* [THE EXERCISE] Repeat exactly each line of the data provided below.

begin

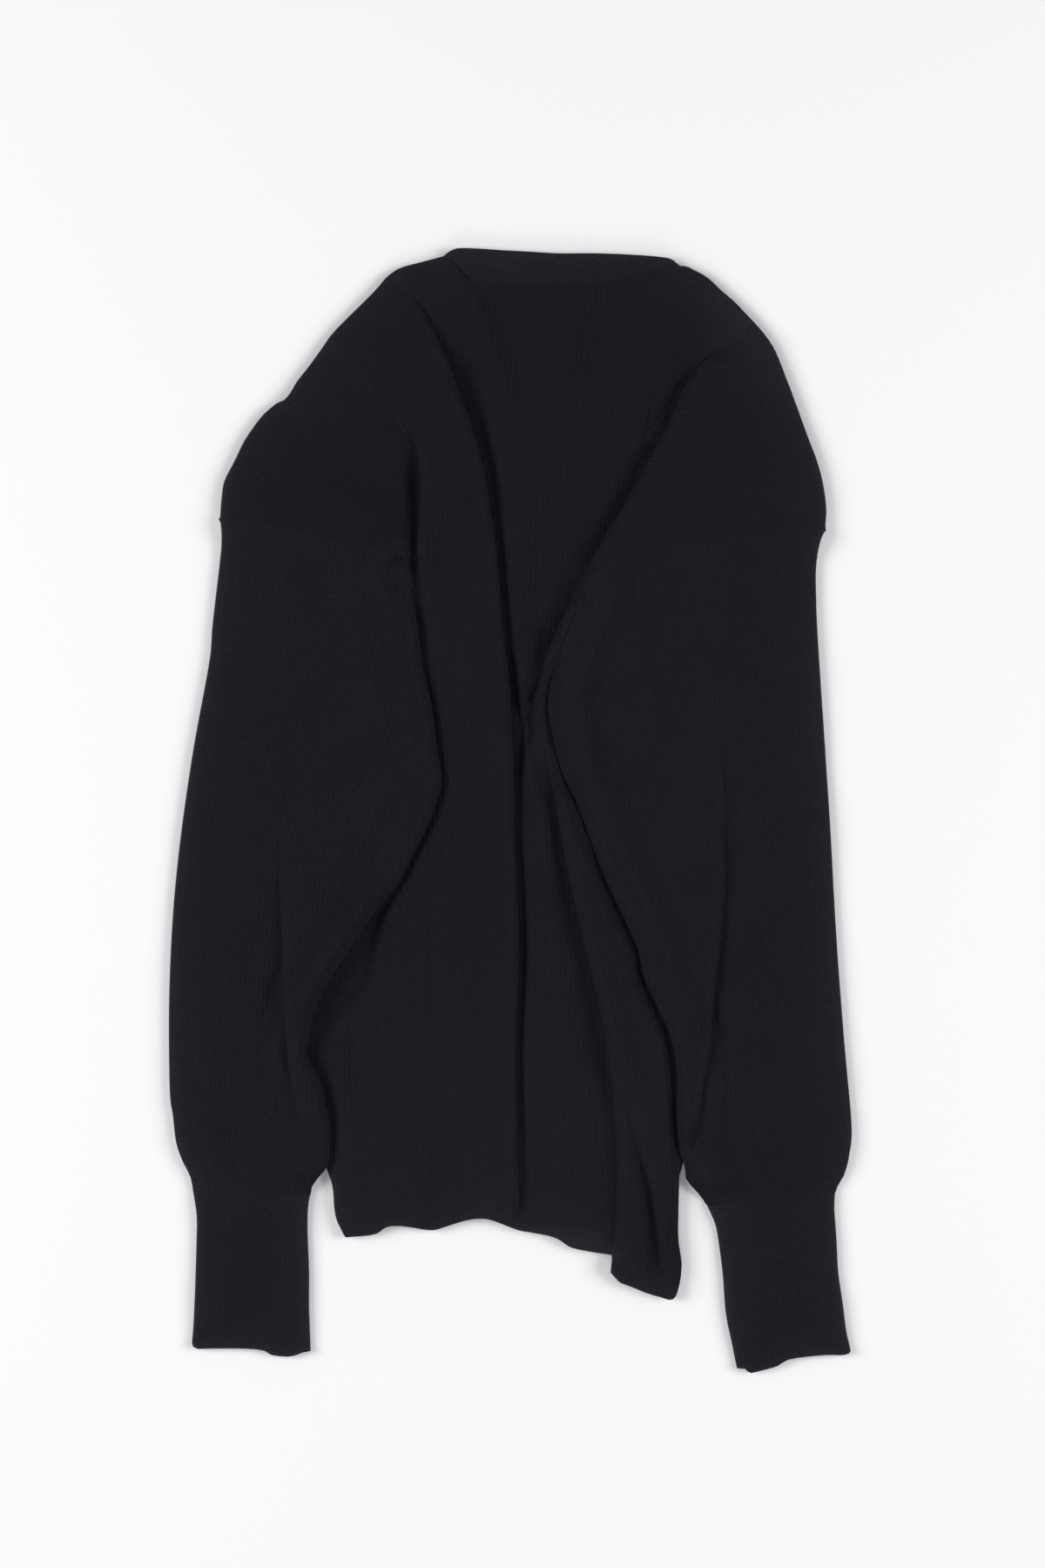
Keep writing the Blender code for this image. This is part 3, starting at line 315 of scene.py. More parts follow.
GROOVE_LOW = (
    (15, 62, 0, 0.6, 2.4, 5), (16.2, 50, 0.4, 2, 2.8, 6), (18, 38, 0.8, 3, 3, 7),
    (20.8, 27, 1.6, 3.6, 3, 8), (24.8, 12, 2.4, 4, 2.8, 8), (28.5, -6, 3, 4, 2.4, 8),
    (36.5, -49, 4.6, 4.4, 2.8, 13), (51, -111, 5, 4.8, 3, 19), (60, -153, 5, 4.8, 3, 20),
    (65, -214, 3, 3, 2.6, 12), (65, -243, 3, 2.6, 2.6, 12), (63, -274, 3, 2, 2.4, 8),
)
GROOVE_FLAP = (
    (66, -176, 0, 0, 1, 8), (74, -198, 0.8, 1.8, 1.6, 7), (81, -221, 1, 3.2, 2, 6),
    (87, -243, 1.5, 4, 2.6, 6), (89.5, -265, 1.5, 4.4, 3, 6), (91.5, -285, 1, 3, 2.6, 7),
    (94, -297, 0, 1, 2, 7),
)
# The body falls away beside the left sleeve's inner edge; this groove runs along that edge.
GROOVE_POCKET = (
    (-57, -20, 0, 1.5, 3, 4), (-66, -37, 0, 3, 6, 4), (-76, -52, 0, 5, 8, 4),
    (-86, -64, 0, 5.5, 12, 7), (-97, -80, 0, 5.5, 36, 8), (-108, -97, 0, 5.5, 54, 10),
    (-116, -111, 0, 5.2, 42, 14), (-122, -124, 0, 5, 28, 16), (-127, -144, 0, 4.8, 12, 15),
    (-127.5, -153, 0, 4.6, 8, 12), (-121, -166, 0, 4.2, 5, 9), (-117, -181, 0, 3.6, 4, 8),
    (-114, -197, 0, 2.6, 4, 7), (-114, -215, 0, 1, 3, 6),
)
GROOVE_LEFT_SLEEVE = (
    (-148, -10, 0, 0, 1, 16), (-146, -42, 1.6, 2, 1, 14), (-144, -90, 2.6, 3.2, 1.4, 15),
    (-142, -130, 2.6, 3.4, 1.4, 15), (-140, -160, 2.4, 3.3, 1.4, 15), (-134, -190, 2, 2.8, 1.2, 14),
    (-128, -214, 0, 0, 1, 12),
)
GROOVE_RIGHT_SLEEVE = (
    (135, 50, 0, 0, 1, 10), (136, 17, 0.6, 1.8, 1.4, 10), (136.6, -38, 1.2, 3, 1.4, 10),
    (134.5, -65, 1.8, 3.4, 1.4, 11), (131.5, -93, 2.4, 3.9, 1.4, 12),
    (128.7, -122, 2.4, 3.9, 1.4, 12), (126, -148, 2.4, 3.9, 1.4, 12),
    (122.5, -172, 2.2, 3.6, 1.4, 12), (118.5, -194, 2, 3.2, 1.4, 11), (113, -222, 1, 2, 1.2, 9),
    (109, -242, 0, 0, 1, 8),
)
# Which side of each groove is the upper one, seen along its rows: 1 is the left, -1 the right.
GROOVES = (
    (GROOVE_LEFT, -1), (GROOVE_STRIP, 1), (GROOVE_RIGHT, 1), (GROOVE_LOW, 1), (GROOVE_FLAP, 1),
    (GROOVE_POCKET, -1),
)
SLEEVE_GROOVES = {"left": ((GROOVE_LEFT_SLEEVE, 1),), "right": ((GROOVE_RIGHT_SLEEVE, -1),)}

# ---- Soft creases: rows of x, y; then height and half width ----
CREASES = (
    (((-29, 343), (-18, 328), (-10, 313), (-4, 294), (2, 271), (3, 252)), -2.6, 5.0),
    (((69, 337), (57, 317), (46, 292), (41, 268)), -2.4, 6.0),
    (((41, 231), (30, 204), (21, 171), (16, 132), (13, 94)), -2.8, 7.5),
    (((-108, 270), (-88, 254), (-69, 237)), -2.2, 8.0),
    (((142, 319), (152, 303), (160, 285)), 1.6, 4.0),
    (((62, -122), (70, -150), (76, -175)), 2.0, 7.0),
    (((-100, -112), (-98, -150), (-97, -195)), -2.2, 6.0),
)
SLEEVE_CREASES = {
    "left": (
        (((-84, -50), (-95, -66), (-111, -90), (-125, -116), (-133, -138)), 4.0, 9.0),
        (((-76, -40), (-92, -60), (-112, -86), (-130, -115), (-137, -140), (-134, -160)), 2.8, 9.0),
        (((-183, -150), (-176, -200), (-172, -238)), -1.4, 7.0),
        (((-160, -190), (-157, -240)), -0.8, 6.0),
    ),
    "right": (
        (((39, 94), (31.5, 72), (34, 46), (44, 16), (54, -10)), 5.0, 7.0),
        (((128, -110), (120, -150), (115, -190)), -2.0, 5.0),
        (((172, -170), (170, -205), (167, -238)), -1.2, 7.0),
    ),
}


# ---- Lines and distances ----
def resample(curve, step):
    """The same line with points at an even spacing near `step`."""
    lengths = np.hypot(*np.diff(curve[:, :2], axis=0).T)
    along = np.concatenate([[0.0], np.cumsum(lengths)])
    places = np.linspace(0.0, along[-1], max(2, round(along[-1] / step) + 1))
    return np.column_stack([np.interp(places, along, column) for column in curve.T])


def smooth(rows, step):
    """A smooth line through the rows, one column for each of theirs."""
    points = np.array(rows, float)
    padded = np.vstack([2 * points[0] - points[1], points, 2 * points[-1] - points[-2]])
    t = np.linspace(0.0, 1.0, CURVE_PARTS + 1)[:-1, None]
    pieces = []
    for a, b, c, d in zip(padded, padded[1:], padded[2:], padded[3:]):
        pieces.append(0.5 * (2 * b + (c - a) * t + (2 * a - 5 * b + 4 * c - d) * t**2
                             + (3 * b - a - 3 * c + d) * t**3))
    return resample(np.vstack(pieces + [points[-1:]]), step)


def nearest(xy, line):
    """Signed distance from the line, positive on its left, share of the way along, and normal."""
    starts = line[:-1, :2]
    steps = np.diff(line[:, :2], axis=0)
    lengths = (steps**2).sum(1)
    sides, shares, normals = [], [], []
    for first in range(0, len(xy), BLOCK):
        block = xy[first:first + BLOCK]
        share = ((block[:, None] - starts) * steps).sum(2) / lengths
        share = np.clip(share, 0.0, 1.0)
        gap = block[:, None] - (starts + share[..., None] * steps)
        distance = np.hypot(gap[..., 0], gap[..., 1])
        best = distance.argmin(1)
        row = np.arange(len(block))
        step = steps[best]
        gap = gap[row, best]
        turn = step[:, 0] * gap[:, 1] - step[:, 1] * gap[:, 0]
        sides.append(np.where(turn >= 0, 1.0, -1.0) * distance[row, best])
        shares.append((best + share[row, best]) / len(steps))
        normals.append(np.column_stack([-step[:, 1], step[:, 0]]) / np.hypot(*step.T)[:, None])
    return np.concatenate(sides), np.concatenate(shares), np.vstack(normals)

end

* [WRITTEN RESPONSE]
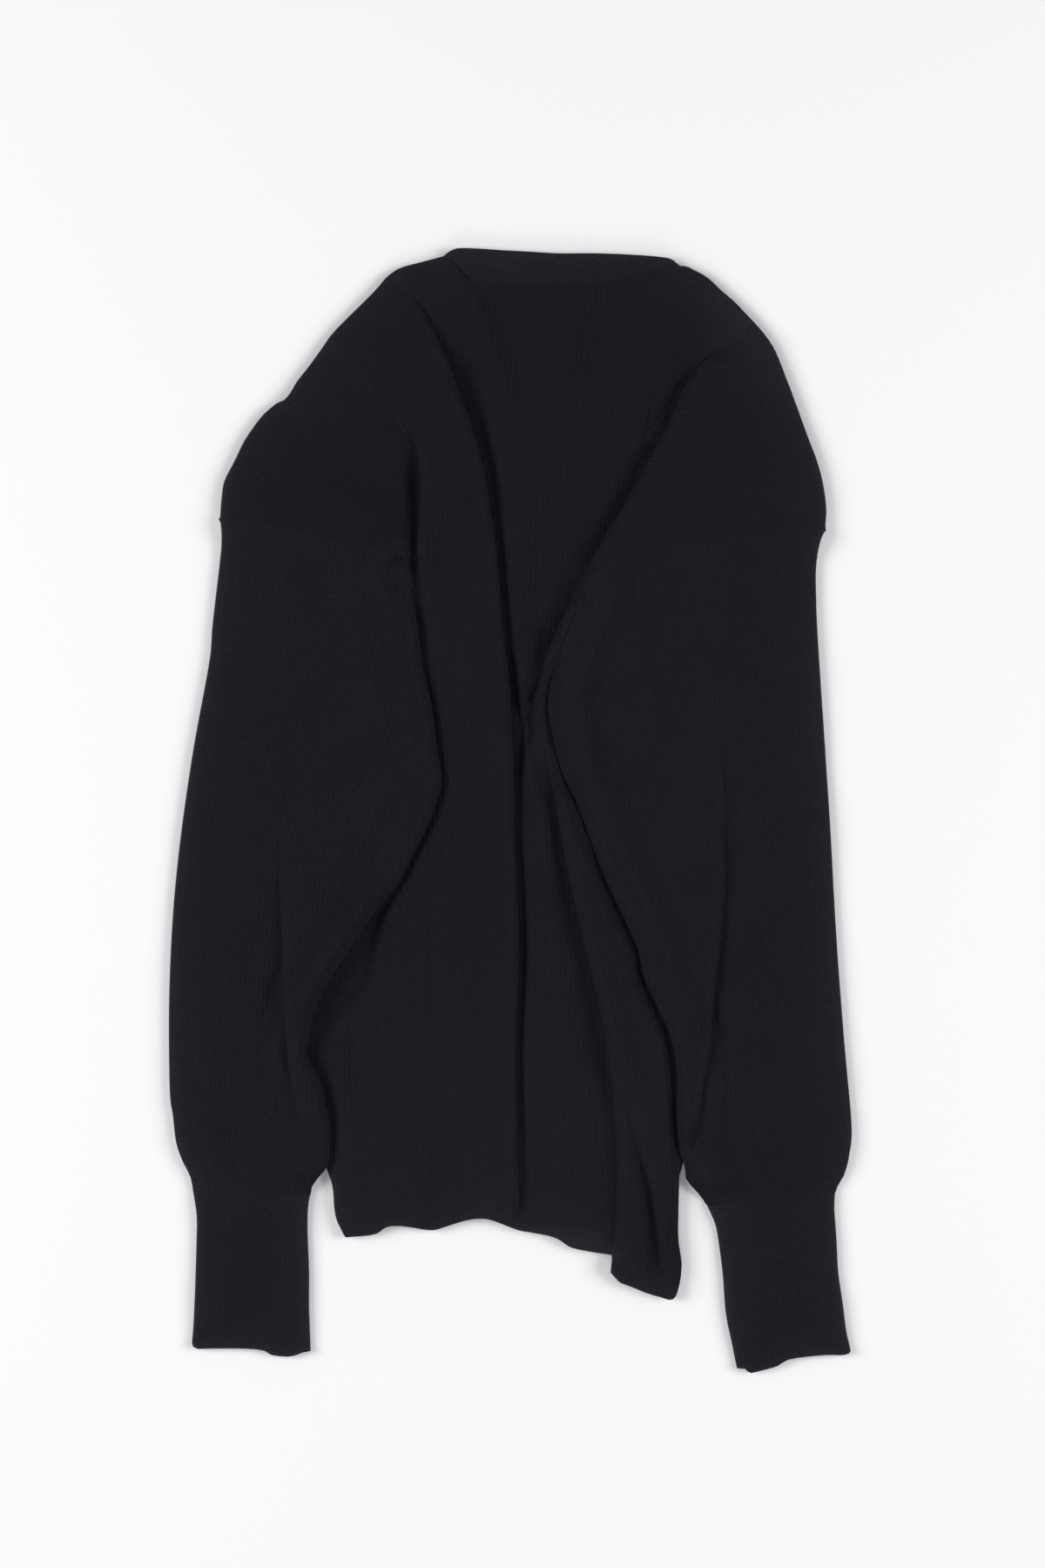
Keep writing the Blender code for this image. This is part 3, starting at line 315 of scene.py. More parts follow.
GROOVE_LOW = (
    (15, 62, 0, 0.6, 2.4, 5), (16.2, 50, 0.4, 2, 2.8, 6), (18, 38, 0.8, 3, 3, 7),
    (20.8, 27, 1.6, 3.6, 3, 8), (24.8, 12, 2.4, 4, 2.8, 8), (28.5, -6, 3, 4, 2.4, 8),
    (36.5, -49, 4.6, 4.4, 2.8, 13), (51, -111, 5, 4.8, 3, 19), (60, -153, 5, 4.8, 3, 20),
    (65, -214, 3, 3, 2.6, 12), (65, -243, 3, 2.6, 2.6, 12), (63, -274, 3, 2, 2.4, 8),
)
GROOVE_FLAP = (
    (66, -176, 0, 0, 1, 8), (74, -198, 0.8, 1.8, 1.6, 7), (81, -221, 1, 3.2, 2, 6),
    (87, -243, 1.5, 4, 2.6, 6), (89.5, -265, 1.5, 4.4, 3, 6), (91.5, -285, 1, 3, 2.6, 7),
    (94, -297, 0, 1, 2, 7),
)
# The body falls away beside the left sleeve's inner edge; this groove runs along that edge.
GROOVE_POCKET = (
    (-57, -20, 0, 1.5, 3, 4), (-66, -37, 0, 3, 6, 4), (-76, -52, 0, 5, 8, 4),
    (-86, -64, 0, 5.5, 12, 7), (-97, -80, 0, 5.5, 36, 8), (-108, -97, 0, 5.5, 54, 10),
    (-116, -111, 0, 5.2, 42, 14), (-122, -124, 0, 5, 28, 16), (-127, -144, 0, 4.8, 12, 15),
    (-127.5, -153, 0, 4.6, 8, 12), (-121, -166, 0, 4.2, 5, 9), (-117, -181, 0, 3.6, 4, 8),
    (-114, -197, 0, 2.6, 4, 7), (-114, -215, 0, 1, 3, 6),
)
GROOVE_LEFT_SLEEVE = (
    (-148, -10, 0, 0, 1, 16), (-146, -42, 1.6, 2, 1, 14), (-144, -90, 2.6, 3.2, 1.4, 15),
    (-142, -130, 2.6, 3.4, 1.4, 15), (-140, -160, 2.4, 3.3, 1.4, 15), (-134, -190, 2, 2.8, 1.2, 14),
    (-128, -214, 0, 0, 1, 12),
)
GROOVE_RIGHT_SLEEVE = (
    (135, 50, 0, 0, 1, 10), (136, 17, 0.6, 1.8, 1.4, 10), (136.6, -38, 1.2, 3, 1.4, 10),
    (134.5, -65, 1.8, 3.4, 1.4, 11), (131.5, -93, 2.4, 3.9, 1.4, 12),
    (128.7, -122, 2.4, 3.9, 1.4, 12), (126, -148, 2.4, 3.9, 1.4, 12),
    (122.5, -172, 2.2, 3.6, 1.4, 12), (118.5, -194, 2, 3.2, 1.4, 11), (113, -222, 1, 2, 1.2, 9),
    (109, -242, 0, 0, 1, 8),
)
# Which side of each groove is the upper one, seen along its rows: 1 is the left, -1 the right.
GROOVES = (
    (GROOVE_LEFT, -1), (GROOVE_STRIP, 1), (GROOVE_RIGHT, 1), (GROOVE_LOW, 1), (GROOVE_FLAP, 1),
    (GROOVE_POCKET, -1),
)
SLEEVE_GROOVES = {"left": ((GROOVE_LEFT_SLEEVE, 1),), "right": ((GROOVE_RIGHT_SLEEVE, -1),)}

# ---- Soft creases: rows of x, y; then height and half width ----
CREASES = (
    (((-29, 343), (-18, 328), (-10, 313), (-4, 294), (2, 271), (3, 252)), -2.6, 5.0),
    (((69, 337), (57, 317), (46, 292), (41, 268)), -2.4, 6.0),
    (((41, 231), (30, 204), (21, 171), (16, 132), (13, 94)), -2.8, 7.5),
    (((-108, 270), (-88, 254), (-69, 237)), -2.2, 8.0),
    (((142, 319), (152, 303), (160, 285)), 1.6, 4.0),
    (((62, -122), (70, -150), (76, -175)), 2.0, 7.0),
    (((-100, -112), (-98, -150), (-97, -195)), -2.2, 6.0),
)
SLEEVE_CREASES = {
    "left": (
        (((-84, -50), (-95, -66), (-111, -90), (-125, -116), (-133, -138)), 4.0, 9.0),
        (((-76, -40), (-92, -60), (-112, -86), (-130, -115), (-137, -140), (-134, -160)), 2.8, 9.0),
        (((-183, -150), (-176, -200), (-172, -238)), -1.4, 7.0),
        (((-160, -190), (-157, -240)), -0.8, 6.0),
    ),
    "right": (
        (((39, 94), (31.5, 72), (34, 46), (44, 16), (54, -10)), 5.0, 7.0),
        (((128, -110), (120, -150), (115, -190)), -2.0, 5.0),
        (((172, -170), (170, -205), (167, -238)), -1.2, 7.0),
    ),
}


# ---- Lines and distances ----
def resample(curve, step):
    """The same line with points at an even spacing near `step`."""
    lengths = np.hypot(*np.diff(curve[:, :2], axis=0).T)
    along = np.concatenate([[0.0], np.cumsum(lengths)])
    places = np.linspace(0.0, along[-1], max(2, round(along[-1] / step) + 1))
    return np.column_stack([np.interp(places, along, column) for column in curve.T])


def smooth(rows, step):
    """A smooth line through the rows, one column for each of theirs."""
    points = np.array(rows, float)
    padded = np.vstack([2 * points[0] - points[1], points, 2 * points[-1] - points[-2]])
    t = np.linspace(0.0, 1.0, CURVE_PARTS + 1)[:-1, None]
    pieces = []
    for a, b, c, d in zip(padded, padded[1:], padded[2:], padded[3:]):
        pieces.append(0.5 * (2 * b + (c - a) * t + (2 * a - 5 * b + 4 * c - d) * t**2
                             + (3 * b - a - 3 * c + d) * t**3))
    return resample(np.vstack(pieces + [points[-1:]]), step)


def nearest(xy, line):
    """Signed distance from the line, positive on its left, share of the way along, and normal."""
    starts = line[:-1, :2]
    steps = np.diff(line[:, :2], axis=0)
    lengths = (steps**2).sum(1)
    sides, shares, normals = [], [], []
    for first in range(0, len(xy), BLOCK):
        block = xy[first:first + BLOCK]
        share = ((block[:, None] - starts) * steps).sum(2) / lengths
        share = np.clip(share, 0.0, 1.0)
        gap = block[:, None] - (starts + share[..., None] * steps)
        distance = np.hypot(gap[..., 0], gap[..., 1])
        best = distance.argmin(1)
        row = np.arange(len(block))
        step = steps[best]
        gap = gap[row, best]
        turn = step[:, 0] * gap[:, 1] - step[:, 1] * gap[:, 0]
        sides.append(np.where(turn >= 0, 1.0, -1.0) * distance[row, best])
        shares.append((best + share[row, best]) / len(steps))
        normals.append(np.column_stack([-step[:, 1], step[:, 0]]) / np.hypot(*step.T)[:, None])
    return np.concatenate(sides), np.concatenate(shares), np.vstack(normals)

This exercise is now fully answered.